Papert died at his home in Blue Hill, Maine, on 31 July 2016.

==Awards, honours, and legacy==
Papert's work has been used by other researchers in the fields of education and computer science. He influenced the work of Uri Wilensky in the design of NetLogo and collaborated with him on the study of knowledge restructurations, as well as the work of Andrea diSessa and the development of "dynaturtles". In 1981, Papert along with several others in the Logo group at MIT, started Logo Computer Systems Inc. (LCSI), of which he was board chair for over 20 years. Working with LCSI, Papert designed a number of award-winning programs, including LogoWriter and Lego/Logo (marketed as Lego Mindstorms). He also influenced the research of Idit Harel Caperton, coauthoring articles and the book Constructionism, and chairing the advisory board of the company MaMaMedia. He also influenced Alan Kay and the Dynabook concept, and worked with Kay on various projects.

Papert won a Guggenheim fellowship in 1980, a Marconi International fellowship in 1981, the Software Publishers Association Lifetime Achievement Award in 1994, and the Smithsonian Award from Computerworld in 1997. Papert has been called by Marvin Minsky "the greatest of all living education theorists".

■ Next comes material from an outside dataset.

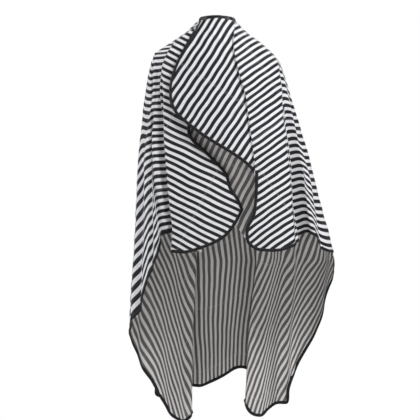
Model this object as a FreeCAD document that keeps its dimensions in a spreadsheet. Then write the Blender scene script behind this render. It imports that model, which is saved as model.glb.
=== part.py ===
"""Barber cape, draped as on a standing wearer, seen from the wearer's back along +Y.

Millimetres, +Z up.  The origin is the centre of the neck opening.  The wearer faces +Y, so the closure,
where the right flap laps over the left one, is on the -Y side, and the long front hangs on the +Y side.
The cloth is one sheet on the real cape; here it is cut into regions, one solid each.
"""
import FreeCAD, Part
import math
import os

from FreeCAD import Placement, Rotation, Vector

doc = FreeCAD.newDocument("BarberCape")

DRIVING = {
    "neck_radius": 52.0,        # inside of the neckband
    "band_height": 14.0,
    "band_ply": 0.8,
    "band_gap": 1.2,            # room between the plies for the snap rings
    "band_tilt": 8.0,           # the back of a neck stands higher than its front
    "overlap_gap": 3.0,         # room under the overlap for stud and socket
    "cloth": 1.5,               # thickness of the cloth solids, with their small folds
    "binding_width": 11.0,
    "binding_proud": 0.6,       # how far the tape stands off each face of the cloth
    "flap_gap": 5.0,            # clear space between the two flaps where they lap
    "shoulder_drop": 95.0,
    "snap_radius": 5.0,
    "snap_pitch": 24.0,         # degrees round the neck from one socket to the next
    "socket_depth": 1.4,
    "socket_play": 0.1,         # room all round the stud in its socket
    "ring_depth": 0.6,
    "ring_radius": 3.5,
    "ring_hole": 1.6,
    "stud_radius": 1.9,
    "stud_length": 2.0,
    "cap_depth": 1.2,
}

sheet = doc.addObject("Spreadsheet::Sheet", "Sizes")
for row, (alias, value) in enumerate(DRIVING.items(), start=1):
    sheet.set(f"A{row}", alias)
    sheet.set(f"B{row}", str(value))
    sheet.setAlias(f"B{row}", alias)
doc.recompute()
size = {alias: float(sheet.get(alias)) for alias in DRIVING}

subparts = []


def keep(thing, label):
    """Label an object as one sub-part."""
    thing.Label = label
    subparts.append(thing)
    return thing


def feature(label, shape):
    """A sub-part whose shape is made by Part's own functions."""
    thing = doc.addObject("Part::Feature", label)
    thing.Shape = shape
    return keep(thing, label)


# ---------------------------------------------------------------- cloth

# Level, reach to the wearer's left (-X), to the right (+X), to the back (-Y) and to the front (+Y).
DRAPE = [
    (-95, 187, 168, 92, 110),
    (-250, 221, 226, 122, 150),
    (-400, 237, 271, 134, 175),
    (-560, 244, 309, 140, 195),
    (-720, 252, 350, 142, 205),
    (-810, 257, 342, 136, 208),
    (-930, 263, 318, 120, 210),
    (-1060, 262, 310, 105, 212),
    (-1200, 260, 305, 95, 214),
]
POINTS_PER_ARC = 7


def drape_point(station, angle, offset):
    """A point of the draped cloth at one level; angle 0 is +X, 90 the front, 270 the back."""
    level, left, right, back, front = station
    turn = math.radians(angle)
    half_width = (left + right) / 2 + offset
    depth = (front if math.sin(turn) > 0 else back) + offset
    centre = (right - left) / 2
    return Vector(centre + half_width * math.cos(turn), depth * math.sin(turn), level)


BAND_SEAM = 1.0         # the cloth solids stop this far outside and below the band
YOKE_SEAM = 0.3         # and the yoke this far above the regions below it


def neck_point(angle, offset):
    """A point of the cloth's top edge, under the tilted neckband."""
    radius = size["neck_radius"] + 2 * size["band_ply"] + size["band_gap"] + BAND_SEAM + offset
    turn = math.radians(angle)
    flat = Vector(radius * math.cos(turn), radius * math.sin(turn), -size["band_height"] / 2 - BAND_SEAM)
    return Rotation(Vector(1, 0, 0), -size["band_tilt"]).multVec(flat)


def arc_edge(points):
    curve = Part.BSplineCurve()
    curve.interpolate(points)
    return curve.toShape()


def strip_wire(outer, inner):
    """A closed thin profile between two rows of points."""
    edges = [arc_edge(outer), Part.makeLine(outer[-1], inner[-1]),
             arc_edge(inner[::-1]), Part.makeLine(inner[0], outer[0])]
    return Part.Wire(edges)


def angles(first, last):
    step = (last - first) / (POINTS_PER_ARC - 1)
    return [first + step * index for index in range(POINTS_PER_ARC)]


def drape_shell(first, last, stations, offset=0.0, proud=0.0):
    """One region of cloth between two angles, lofted down through the levels."""
    wires = []
    for station in stations:
        outer = [drape_point(station, a, offset + size["cloth"] + proud) for a in angles(first, last)]
        inner = [drape_point(station, a, offset - proud) for a in angles(first, last)]
        wires.append(strip_wire(outer, inner))
    return Part.makeLoft(wires, True, True)


def yoke_shell(first, last):
    """The cloth from the neckband out over the shoulders."""
    top = strip_wire([neck_point(a, size["cloth"]) for a in angles(first, last)],
                     [neck_point(a, 0) for a in angles(first, last)])
    shoulder = (-size["shoulder_drop"] + YOKE_SEAM,) + DRAPE[0][1:]
    low = strip_wire([drape_point(shoulder, a, size["cloth"]) for a in angles(first, last)],
                     [drape_point(shoulder, a, 0) for a in angles(first, last)])
    return Part.makeLoft([top, low], True, True)


PRISM_DEPTH = 500.0


def prism(outline, near, far):
    """Everything behind a closed outline in X and Z, from one depth to another."""
    points = [Vector(x, near, z) for x, z in outline]
    wire = Part.makePolygon(points + [points[0]])
    return Part.Face(wire).extrude(Vector(0, far - near, 0))


def inset(outline, amount):
    """The same outline moved inwards by the tape's width."""
    points = [Vector(x, 0, z) for x, z in outline]
    wire = Part.makePolygon(points + [points[0]])
    shrunk = wire.makeOffset2D(-amount, 2)
    if Part.Face(shrunk).Area > Part.Face(wire).Area:
        shrunk = wire.makeOffset2D(amount, 2)
    return Part.Face(shrunk)


def bound_region(label, outline, near, far, shell, thick):
    """Cut a region to its hem, and give the hem its tape."""
    whole = prism(outline, near, far)
    inner = inset(outline, size["binding_width"])
    inner.translate(Vector(0, near, 0))
    inner = inner.extrude(Vector(0, far - near, 0))
    feature(label, shell.common(inner))
    return thick.common(whole).cut(inner)


UPPER = DRAPE[:5]                           # the back regions end above the lower levels
FAR_OUT = 900.0                             # wider than any level of the drape
ABOVE = -size["shoulder_drop"] + 50         # over the tops of the regions

# Where each region starts and ends round the drape, in degrees.
YOKE_BACK, YOKE_FRONT = (180.5, 359.5), (0.5, 179.5)
LEFT_FLAP, RIGHT_FLAP = (180.5, 312), (228, 359.5)
FRONT_REGIONS = [("left_side", 131, 179.5), ("front_panel", 49, 130.7), ("right_side", 0.5, 48.7)]

# Hems as seen from the back.  Points far outside are past the region's own edge.
LEFT_FLAP_HEM = [
    (-FAR_OUT, ABOVE), (-20, ABOVE), (-5, -330), (28, -430), (62, -510), (70, -560), (66, -600),
    (45, -640), (5, -662), (-60, -678), (-125, -692), (-170, -705), (-FAR_OUT, -712),
]
RIGHT_FLAP_HEM = [
    (FAR_OUT, ABOVE), (-116, ABOVE), (-126, -160), (-140, -215), (-138, -248), (-118, -285),
    (-78, -325), (-24, -362), (63, -414), (96, -445), (106, -490), (104, -560), (90, -610), (84, -640),
    (96, -668), (125, -684), (175, -688), (236, -676), (FAR_OUT, -660),
]

feature("cloth_yoke_back", yoke_shell(*YOKE_BACK))
feature("cloth_yoke_front", yoke_shell(*YOKE_FRONT))

left_tape = bound_region("cloth_left_flap", LEFT_FLAP_HEM, -PRISM_DEPTH, 0,
                         drape_shell(*LEFT_FLAP, UPPER),
                         drape_shell(*LEFT_FLAP, UPPER, proud=size["binding_proud"]))
feature("binding_left_flap", left_tape)

right_tape = bound_region("cloth_right_flap", RIGHT_FLAP_HEM, -PRISM_DEPTH, 0,
                          drape_shell(*RIGHT_FLAP, UPPER, offset=size["flap_gap"]),
                          drape_shell(*RIGHT_FLAP, UPPER, offset=size["flap_gap"],
                                      proud=size["binding_proud"]))
feature("binding_right_flap", right_tape)

# The long front, in three regions; its lower edge is a shallow bow with rounded corners.
FRONT_HEM = [
    (-FAR_OUT, 0), (FAR_OUT, 0), (FAR_OUT, -730), (346, -735), (333, -807), (303, -927), (264, -1032),
    (198, -1131), (159, -1170), (135, -1150), (80, -1098), (0, -1088), (-60, -1092), (-83, -1120),
    (-90, -1180), (-110, -1193), (-132, -1171), (-177, -1101), (-203, -1054), (-229, -1015),
    (-252, -985), (-262, -930), (-FAR_OUT, -925),
]
for name, first, last in FRONT_REGIONS:
    tape = bound_region("cloth_" + name, FRONT_HEM, 0, PRISM_DEPTH,
                        drape_shell(first, last, DRAPE),
                        drape_shell(first, last, DRAPE, proud=size["binding_proud"]))
    feature("binding_" + name, tape)

# ---------------------------------------------------------------- neckband

BAND_TURN = Placement(Vector(0, 0, 0), Rotation(Vector(1, 0, 0), -size["band_tilt"]))


def tube(label, inner, outer, start=0, sweep=360):
    """A ply of the band: a tube section round the neck's axis, bound to the sheet."""
    parts = []
    for suffix, radius in (("_outside", outer), ("_inside", inner)):
        cylinder = doc.addObject("Part::Cylinder", label + suffix)
        cylinder.setExpression("Radius", radius)
        cylinder.setExpression("Height", "Sizes.band_height")
        cylinder.Angle = sweep
        parts.append(cylinder)
    ply = doc.addObject("Part::Cut", label)
    ply.Base, ply.Tool = parts
    doc.recompute()
    spin = Rotation(Vector(0, 0, 1), start)
    ply.Placement = BAND_TURN.multiply(Placement(Vector(0, 0, -size["band_height"] / 2), spin))
    return keep(ply, label)


INNER_TOP = "Sizes.neck_radius + Sizes.band_ply"
OUTER_BASE = INNER_TOP + " + Sizes.band_gap"
OUTER_TOP = OUTER_BASE + " + Sizes.band_ply"
LAP_BASE = OUTER_TOP + " + Sizes.overlap_gap"
LAP_TOP = LAP_BASE + " + Sizes.band_ply"

tube("neckband_inner_ply", "Sizes.neck_radius", INNER_TOP)
tube("neckband_outer_ply", OUTER_BASE, OUTER_TOP)
LAP_START, LAP_SWEEP = 210, 72
tube("neckband_lap", LAP_BASE, LAP_TOP, LAP_START, LAP_SWEEP)

# ---------------------------------------------------------------- snaps

FIRST_SNAP_ANGLE = 234.0
ply = size["band_ply"]
inner_top = size["neck_radius"] + ply
outer_base = inner_top + size["band_gap"]
outer_top = outer_base + ply
lap_base = outer_top + size["overlap_gap"]
lap_top = lap_base + ply
CLEAR = 0.15        # the snaps stay this far off a curved ply


def snap_piece(label, angle, start, length, radius, hole=None):
    """A round snap part whose axis is radial to the neck; its sizes are read from the sheet."""
    disc = doc.addObject("Part::Cylinder", label + "_body" if hole else label)
    disc.setExpression("Radius", radius)
    disc.setExpression("Height", length)
    piece = disc
    if hole:
        bore = doc.addObject("Part::Cylinder", label + "_hole")
        bore.setExpression("Radius", hole)
        bore.setExpression("Height", length)
        piece = doc.addObject("Part::Cut", label)
        piece.Base, piece.Tool = disc, bore
    doc.recompute()
    radial = Rotation(Vector(0, 0, 1), angle).multiply(Rotation(Vector(0, 1, 0), 90))
    turn = math.radians(angle)
    seat = Vector(start * math.cos(turn), start * math.sin(turn), 0)
    piece.Placement = BAND_TURN.multiply(Placement(seat, radial))
    return keep(piece, label)


SOCKET_COUNT, STUD_COUNT = 5, 2
STUD_STANDS_OFF = 0.3       # from the outer ply behind it
for index in range(SOCKET_COUNT):
    steps = index if index < STUD_COUNT else index + 1      # the end of the overlap takes one pitch
    place = FIRST_SNAP_ANGLE + size["snap_pitch"] * steps
    snap_piece(f"snap_socket_{index + 1}", place, outer_top + CLEAR, "Sizes.socket_depth",
               "Sizes.snap_radius", "Sizes.stud_radius + Sizes.socket_play")
    snap_piece(f"snap_ring_{index + 1}", place, inner_top + CLEAR, "Sizes.ring_depth",
               "Sizes.ring_radius", "Sizes.ring_hole")
for index in range(STUD_COUNT):
    place = FIRST_SNAP_ANGLE + size["snap_pitch"] * index
    snap_piece(f"snap_stud_{index + 1}", place, outer_top + CLEAR + STUD_STANDS_OFF, "Sizes.stud_length",
               "Sizes.stud_radius")
    snap_piece(f"snap_cap_{index + 1}", place, lap_top + CLEAR, "Sizes.cap_depth", "Sizes.snap_radius")

# ---------------------------------------------------------------- check and write

doc.recompute()
for thing in doc.Objects:
    if {"Invalid", "Error"} & set(thing.State):
        raise RuntimeError(f"{thing.Label} failed: {thing.State}")

os.makedirs("parts", exist_ok=True)
for thing in subparts:
    shape = thing.Shape
    if shape.isNull() or not shape.isValid() or not shape.Solids:
        raise RuntimeError(f"{thing.Label} has no valid solid")
    shape.exportStep(f"parts/{thing.Label}.step")
    box = shape.BoundBox
    print(f"{thing.Label:24s} {len(shape.Solids)} solid {shape.Volume / 1000:9.1f} cm3",
          f"x {box.XMin:.0f}..{box.XMax:.0f} y {box.YMin:.0f}..{box.YMax:.0f} z {box.ZMin:.0f}..{box.ZMax:.0f}")
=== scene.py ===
"""Barber cape: one striped sheet, bound all round, draped and snapped at the back of the neck."""

import math

import bmesh
import bpy
import numpy as np
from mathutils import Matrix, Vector


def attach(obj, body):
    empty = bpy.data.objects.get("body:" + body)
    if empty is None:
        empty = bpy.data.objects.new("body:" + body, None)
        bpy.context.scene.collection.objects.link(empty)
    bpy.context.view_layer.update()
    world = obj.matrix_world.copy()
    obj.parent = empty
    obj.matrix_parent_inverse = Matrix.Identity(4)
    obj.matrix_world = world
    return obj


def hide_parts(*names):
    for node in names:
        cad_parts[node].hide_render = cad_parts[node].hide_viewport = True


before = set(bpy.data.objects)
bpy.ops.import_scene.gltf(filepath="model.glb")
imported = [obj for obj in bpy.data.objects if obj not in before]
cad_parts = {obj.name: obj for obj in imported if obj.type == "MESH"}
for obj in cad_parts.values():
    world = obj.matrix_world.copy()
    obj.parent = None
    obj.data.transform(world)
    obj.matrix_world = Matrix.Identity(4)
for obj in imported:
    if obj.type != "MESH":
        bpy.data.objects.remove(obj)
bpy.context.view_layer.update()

# ------------------------------------------------------------------ sizes, in metres

SHEET_WIDTH = 1.45
SHEET_LENGTH = 1.60
SIDE_HEM = SHEET_WIDTH / 2     # the flat u of the two long hems
NECK_FROM_BACK = 0.33          # centre of the neck hole from the short back edge
HOLE_RADIUS = 0.056
STRIPE_PERIOD = 0.0192
TAPE_WIDTH = 0.0085
TAPE_THICKNESS = 0.0012
NECK_TOP = 0.012               # where a straight line down each panel starts, above the origin
CLOTH_TOP = -0.004             # the cloth's top edge under the band, half way between back and front
BAND_SLOPE = 0.0081            # rise of the band's back over that level, and fall of its front
NECK_BLEND = 0.070             # drop over which panels that lap at the neck come to their full stand-off
AT_NECK = 0.1                  # share of its stand-off that a panel keeps at the neck
NECK_CURVE = 1.5               # how late in that drop the stand-off grows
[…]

MIT President L. Rafael Reif summarized Papert's lifetime of accomplishments: "With a mind of extraordinary range and creativity, Seymour Papert helped revolutionize at least three fields, from the study of how children make sense of the world, to the development of artificial intelligence, to the rich intersection of technology and learning. The stamp he left on MIT is profound. Today, as MIT continues to expand its reach and deepen its work in digital learning, I am particularly grateful for Seymour's groundbreaking vision, and we hope to build on his ideas to open doors to learners of all ages, around the world."

In 2016 Papert's alma mater, the University of the Witwatersrand, awarded him the degree of Doctor of Science in Engineering, honoris causa.